A well-adapted conception, with materials, insulation and optimised ventilation makes very low energy consumption possible. This is a passive house, from the German « Passivhaus ». Switzerland has created an equivalent label: « Minergie ». This norm means the house needs less than 15 kWh/m2/year for heating and consumes a maximum of 42 kWh/m2/year (heating, hot water, electricity) in energy. In comparison, buildings consume close to 400 kWh/m2/year on average.

Certain constructions can even produce more energy than they consume: they are called « positive houses ». They need to have photovoltaic panels installed on the roof, lighting which encourages natural light, manage rain water…

A slow evolution

In Europe, just over 5000 passive houses have been built. Different pilot projects exist here and there but they are not large-scale. For example, the European Program, CEPHEUS (Cost efficient passive houses as European standards) managed to build 250 buildings in five European countries, including France, through the Salvatierra residence in Rennes where 43 houses were built in 2002. In comparison, about 350 000 houses are built a year in France.

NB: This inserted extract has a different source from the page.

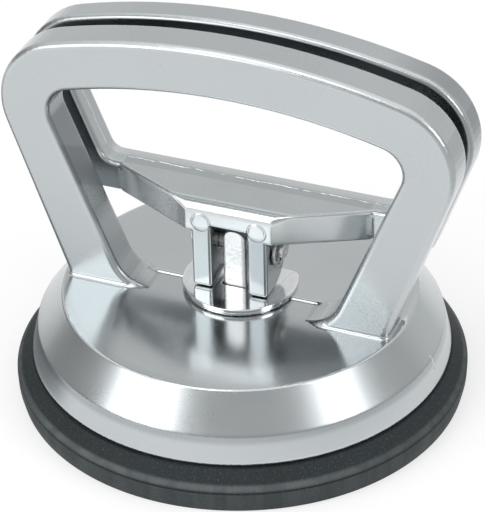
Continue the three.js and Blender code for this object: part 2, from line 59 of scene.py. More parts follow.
back = Vector((
    sin(VIEW_AZIMUTH) * cos(VIEW_ELEVATION),
    -cos(VIEW_AZIMUTH) * cos(VIEW_ELEVATION),
    sin(VIEW_ELEVATION),
))
level_right = Vector((cos(VIEW_AZIMUTH), sin(VIEW_AZIMUTH), 0))
level_up = back.cross(level_right)
right = level_right * cos(VIEW_ROLL) + level_up * sin(VIEW_ROLL)
up = level_up * cos(VIEW_ROLL) - level_right * sin(VIEW_ROLL)
aim = VIEW_CENTRE + level_right * VIEW_OFFSET[0] + level_up * VIEW_OFFSET[1]
camera = bpy.data.objects.new("camera", bpy.data.cameras.new("camera"))
camera.data.sensor_fit = "AUTO"
camera.data.sensor_width = SENSOR
camera.data.lens = LENS_FOCAL_IN_SENSORS * SENSOR
turn = Matrix((right, up, back)).transposed().to_4x4()
camera.matrix_world = Matrix.Translation(aim + back * VIEW_DISTANCE) @ turn
bpy.context.collection.objects.link(camera)
bpy.context.scene.camera = camera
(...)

It is not just a question of price, as, in Germany, a passive house costs the same price as a standard house. In France, it is only 5 to 10 % more expensive than a classic house and this additional cost is rapidly earned back. There is also a lot of financial help available. In France, the Agence nationale pour l’habitat (the National Habitat Agency) offers allowances, the government offers tax rebates and the Caisse d’Allocations Familiales (Family Allocations Office) offers loans.

It seems that a lack of information on the financial incentives and how to save as well as the construction sector’s rigidity are preventing things from evolving faster.